- WHAT IS ASKED
Print again only this span: the line with "make_pocket_side(left)", the line with "# curves of", and all lines between them, exactly as given.

- INFORMATION SUPPLIED

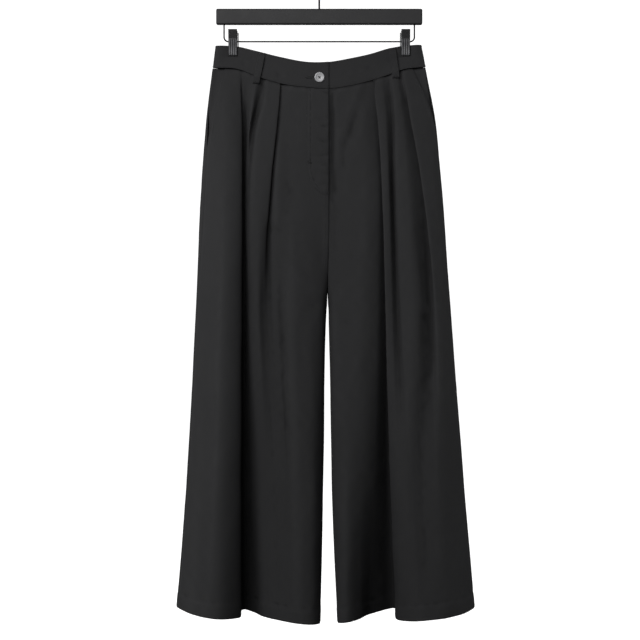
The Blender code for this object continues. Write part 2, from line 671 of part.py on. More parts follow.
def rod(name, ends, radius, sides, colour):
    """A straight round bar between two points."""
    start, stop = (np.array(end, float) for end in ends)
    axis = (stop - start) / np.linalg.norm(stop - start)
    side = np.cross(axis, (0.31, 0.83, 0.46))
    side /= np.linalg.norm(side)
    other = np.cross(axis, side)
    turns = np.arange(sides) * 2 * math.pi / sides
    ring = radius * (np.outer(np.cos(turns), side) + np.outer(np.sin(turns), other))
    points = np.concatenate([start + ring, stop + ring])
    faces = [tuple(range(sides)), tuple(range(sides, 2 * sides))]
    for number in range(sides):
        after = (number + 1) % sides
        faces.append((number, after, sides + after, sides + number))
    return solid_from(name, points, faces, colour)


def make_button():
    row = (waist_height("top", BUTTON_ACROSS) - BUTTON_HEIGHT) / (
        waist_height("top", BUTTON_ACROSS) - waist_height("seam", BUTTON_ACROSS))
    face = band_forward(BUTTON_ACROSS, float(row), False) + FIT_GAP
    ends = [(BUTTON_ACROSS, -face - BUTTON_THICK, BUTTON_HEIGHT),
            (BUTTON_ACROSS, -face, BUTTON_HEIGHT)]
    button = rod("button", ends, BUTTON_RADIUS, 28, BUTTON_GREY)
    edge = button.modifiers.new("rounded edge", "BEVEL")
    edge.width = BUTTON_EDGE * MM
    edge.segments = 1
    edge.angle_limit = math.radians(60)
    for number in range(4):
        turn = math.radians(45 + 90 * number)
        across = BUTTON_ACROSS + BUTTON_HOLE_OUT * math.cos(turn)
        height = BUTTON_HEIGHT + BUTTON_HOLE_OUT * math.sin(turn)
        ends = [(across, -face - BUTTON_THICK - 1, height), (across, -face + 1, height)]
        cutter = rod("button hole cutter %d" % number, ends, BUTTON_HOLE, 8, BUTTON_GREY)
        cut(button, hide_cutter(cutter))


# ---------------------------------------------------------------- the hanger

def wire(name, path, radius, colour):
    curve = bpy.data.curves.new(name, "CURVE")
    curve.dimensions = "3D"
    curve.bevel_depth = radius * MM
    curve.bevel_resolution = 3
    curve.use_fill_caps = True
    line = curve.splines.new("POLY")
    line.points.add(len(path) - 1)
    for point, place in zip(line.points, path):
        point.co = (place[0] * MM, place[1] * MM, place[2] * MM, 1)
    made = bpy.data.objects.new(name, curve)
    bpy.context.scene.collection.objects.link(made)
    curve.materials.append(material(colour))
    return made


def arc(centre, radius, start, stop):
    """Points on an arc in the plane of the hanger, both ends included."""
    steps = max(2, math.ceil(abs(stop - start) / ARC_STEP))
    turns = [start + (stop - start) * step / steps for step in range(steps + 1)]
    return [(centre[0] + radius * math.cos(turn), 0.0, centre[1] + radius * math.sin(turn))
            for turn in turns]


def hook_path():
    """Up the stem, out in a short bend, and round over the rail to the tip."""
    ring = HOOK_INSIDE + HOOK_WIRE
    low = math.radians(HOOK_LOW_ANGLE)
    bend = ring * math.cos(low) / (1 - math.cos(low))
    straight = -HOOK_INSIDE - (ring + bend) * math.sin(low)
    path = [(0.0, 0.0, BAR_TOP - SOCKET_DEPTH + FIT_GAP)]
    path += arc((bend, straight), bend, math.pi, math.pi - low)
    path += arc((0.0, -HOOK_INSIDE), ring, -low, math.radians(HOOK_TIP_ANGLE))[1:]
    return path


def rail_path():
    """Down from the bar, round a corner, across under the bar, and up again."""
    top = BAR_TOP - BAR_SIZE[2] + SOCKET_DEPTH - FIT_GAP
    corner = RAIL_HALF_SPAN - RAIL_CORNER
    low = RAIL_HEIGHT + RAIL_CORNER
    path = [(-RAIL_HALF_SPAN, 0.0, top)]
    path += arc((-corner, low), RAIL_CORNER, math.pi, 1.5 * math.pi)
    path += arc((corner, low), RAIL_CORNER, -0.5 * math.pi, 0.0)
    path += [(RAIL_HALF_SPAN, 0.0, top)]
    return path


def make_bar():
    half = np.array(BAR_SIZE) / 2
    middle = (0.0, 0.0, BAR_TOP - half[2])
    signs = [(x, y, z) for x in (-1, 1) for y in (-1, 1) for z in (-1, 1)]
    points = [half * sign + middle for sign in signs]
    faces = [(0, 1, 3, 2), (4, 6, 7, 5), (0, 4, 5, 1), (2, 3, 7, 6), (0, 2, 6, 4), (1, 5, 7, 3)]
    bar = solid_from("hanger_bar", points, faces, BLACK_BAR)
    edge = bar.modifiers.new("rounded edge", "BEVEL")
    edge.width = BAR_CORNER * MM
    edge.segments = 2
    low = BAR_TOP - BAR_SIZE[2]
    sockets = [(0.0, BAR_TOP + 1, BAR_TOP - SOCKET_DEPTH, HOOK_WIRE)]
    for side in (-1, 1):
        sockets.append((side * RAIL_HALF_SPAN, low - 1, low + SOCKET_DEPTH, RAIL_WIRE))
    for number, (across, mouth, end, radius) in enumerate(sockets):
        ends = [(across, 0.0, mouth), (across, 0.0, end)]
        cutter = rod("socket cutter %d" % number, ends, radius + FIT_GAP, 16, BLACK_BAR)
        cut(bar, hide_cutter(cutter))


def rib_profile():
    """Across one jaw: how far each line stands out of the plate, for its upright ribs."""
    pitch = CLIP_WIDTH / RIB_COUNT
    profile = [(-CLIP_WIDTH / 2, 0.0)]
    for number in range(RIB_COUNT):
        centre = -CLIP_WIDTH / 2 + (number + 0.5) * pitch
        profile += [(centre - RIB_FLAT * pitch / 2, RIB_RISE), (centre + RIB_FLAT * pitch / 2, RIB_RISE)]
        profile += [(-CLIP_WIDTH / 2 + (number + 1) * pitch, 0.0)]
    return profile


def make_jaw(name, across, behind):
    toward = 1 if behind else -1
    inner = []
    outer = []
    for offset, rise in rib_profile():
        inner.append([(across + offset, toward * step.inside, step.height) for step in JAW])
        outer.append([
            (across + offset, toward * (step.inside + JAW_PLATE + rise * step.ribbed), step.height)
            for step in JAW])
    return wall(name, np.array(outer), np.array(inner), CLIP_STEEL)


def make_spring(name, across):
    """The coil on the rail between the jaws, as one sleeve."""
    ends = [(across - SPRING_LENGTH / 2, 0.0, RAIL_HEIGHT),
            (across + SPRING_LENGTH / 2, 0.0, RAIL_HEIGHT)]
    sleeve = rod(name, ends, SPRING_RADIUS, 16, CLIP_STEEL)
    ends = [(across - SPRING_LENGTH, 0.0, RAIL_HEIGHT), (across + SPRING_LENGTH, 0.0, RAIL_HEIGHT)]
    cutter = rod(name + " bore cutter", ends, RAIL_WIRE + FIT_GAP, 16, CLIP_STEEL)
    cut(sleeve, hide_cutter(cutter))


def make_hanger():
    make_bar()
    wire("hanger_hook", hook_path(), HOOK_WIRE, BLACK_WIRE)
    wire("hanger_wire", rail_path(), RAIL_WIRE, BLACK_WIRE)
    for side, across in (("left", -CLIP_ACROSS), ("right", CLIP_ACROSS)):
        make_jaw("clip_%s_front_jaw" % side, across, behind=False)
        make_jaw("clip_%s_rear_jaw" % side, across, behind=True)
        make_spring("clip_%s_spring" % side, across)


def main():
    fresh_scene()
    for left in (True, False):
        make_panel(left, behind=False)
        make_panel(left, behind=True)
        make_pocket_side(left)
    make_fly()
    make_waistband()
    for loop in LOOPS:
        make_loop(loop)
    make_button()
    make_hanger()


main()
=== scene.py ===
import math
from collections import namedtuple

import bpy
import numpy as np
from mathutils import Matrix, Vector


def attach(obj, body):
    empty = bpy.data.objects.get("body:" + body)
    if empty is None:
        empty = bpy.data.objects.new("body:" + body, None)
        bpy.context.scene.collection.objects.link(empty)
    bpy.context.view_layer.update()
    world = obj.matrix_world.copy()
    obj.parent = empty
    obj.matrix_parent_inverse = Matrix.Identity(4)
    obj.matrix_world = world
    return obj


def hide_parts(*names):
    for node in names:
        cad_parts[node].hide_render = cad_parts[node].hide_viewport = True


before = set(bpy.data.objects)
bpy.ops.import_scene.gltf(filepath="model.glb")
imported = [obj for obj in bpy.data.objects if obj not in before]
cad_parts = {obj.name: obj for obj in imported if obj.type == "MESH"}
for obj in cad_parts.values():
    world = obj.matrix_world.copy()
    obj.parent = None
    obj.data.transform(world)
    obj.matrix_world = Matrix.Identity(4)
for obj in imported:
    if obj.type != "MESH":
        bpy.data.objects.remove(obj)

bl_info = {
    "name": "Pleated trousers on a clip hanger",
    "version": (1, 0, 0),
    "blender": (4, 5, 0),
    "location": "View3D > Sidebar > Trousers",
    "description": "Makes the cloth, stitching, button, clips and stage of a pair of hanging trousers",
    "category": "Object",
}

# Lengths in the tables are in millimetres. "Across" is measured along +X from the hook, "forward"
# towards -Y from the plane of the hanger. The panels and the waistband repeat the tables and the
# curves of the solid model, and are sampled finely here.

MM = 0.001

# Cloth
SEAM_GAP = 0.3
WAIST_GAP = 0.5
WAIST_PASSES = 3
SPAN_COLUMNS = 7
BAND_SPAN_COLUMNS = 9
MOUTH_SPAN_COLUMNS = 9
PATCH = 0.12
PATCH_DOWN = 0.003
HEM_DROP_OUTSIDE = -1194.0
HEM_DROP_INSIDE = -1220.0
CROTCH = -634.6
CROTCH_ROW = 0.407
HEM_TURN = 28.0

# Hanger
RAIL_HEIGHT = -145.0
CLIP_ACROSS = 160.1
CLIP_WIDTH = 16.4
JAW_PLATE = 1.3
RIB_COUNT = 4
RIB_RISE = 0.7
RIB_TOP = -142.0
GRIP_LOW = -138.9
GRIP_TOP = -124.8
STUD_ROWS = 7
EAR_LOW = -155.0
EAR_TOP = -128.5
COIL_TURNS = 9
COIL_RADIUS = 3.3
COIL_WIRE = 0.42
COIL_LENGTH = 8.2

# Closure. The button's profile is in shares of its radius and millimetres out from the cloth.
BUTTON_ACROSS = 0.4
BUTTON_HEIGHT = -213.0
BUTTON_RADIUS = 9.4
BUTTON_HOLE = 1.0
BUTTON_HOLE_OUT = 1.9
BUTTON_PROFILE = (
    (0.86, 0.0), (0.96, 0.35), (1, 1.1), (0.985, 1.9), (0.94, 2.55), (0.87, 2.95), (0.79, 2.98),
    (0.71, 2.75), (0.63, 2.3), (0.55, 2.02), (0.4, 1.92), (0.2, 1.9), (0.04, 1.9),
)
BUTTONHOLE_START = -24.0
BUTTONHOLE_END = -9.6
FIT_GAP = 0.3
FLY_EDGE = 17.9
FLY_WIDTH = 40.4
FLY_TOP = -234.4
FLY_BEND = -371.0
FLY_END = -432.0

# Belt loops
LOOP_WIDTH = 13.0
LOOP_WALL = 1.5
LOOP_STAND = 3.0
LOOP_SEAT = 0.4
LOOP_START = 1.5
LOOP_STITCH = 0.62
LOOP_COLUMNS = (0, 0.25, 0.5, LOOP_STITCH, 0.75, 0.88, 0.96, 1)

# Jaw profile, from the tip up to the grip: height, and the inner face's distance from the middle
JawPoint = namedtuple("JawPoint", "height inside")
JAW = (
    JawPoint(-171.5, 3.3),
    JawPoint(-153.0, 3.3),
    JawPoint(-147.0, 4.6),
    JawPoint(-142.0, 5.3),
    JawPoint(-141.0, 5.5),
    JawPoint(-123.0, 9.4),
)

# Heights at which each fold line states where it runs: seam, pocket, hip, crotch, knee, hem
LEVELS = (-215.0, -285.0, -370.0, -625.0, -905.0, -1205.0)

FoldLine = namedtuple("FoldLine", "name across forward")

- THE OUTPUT
        make_pocket_side(left)
    make_fly()
    make_waistband()
    for loop in LOOPS:
        make_loop(loop)
    make_button()
    make_hanger()


main()
=== scene.py ===
import math
from collections import namedtuple

import bpy
import numpy as np
from mathutils import Matrix, Vector


def attach(obj, body):
    empty = bpy.data.objects.get("body:" + body)
    if empty is None:
        empty = bpy.data.objects.new("body:" + body, None)
        bpy.context.scene.collection.objects.link(empty)
    bpy.context.view_layer.update()
    world = obj.matrix_world.copy()
    obj.parent = empty
    obj.matrix_parent_inverse = Matrix.Identity(4)
    obj.matrix_world = world
    return obj


def hide_parts(*names):
    for node in names:
        cad_parts[node].hide_render = cad_parts[node].hide_viewport = True


before = set(bpy.data.objects)
bpy.ops.import_scene.gltf(filepath="model.glb")
imported = [obj for obj in bpy.data.objects if obj not in before]
cad_parts = {obj.name: obj for obj in imported if obj.type == "MESH"}
for obj in cad_parts.values():
    world = obj.matrix_world.copy()
    obj.parent = None
    obj.data.transform(world)
    obj.matrix_world = Matrix.Identity(4)
for obj in imported:
    if obj.type != "MESH":
        bpy.data.objects.remove(obj)

bl_info = {
    "name": "Pleated trousers on a clip hanger",
    "version": (1, 0, 0),
    "blender": (4, 5, 0),
    "location": "View3D > Sidebar > Trousers",
    "description": "Makes the cloth, stitching, button, clips and stage of a pair of hanging trousers",
    "category": "Object",
}

# Lengths in the tables are in millimetres. "Across" is measured along +X from the hook, "forward"
# towards -Y from the plane of the hanger. The panels and the waistband repeat the tables and the
# curves of the solid model, and are sampled finely here.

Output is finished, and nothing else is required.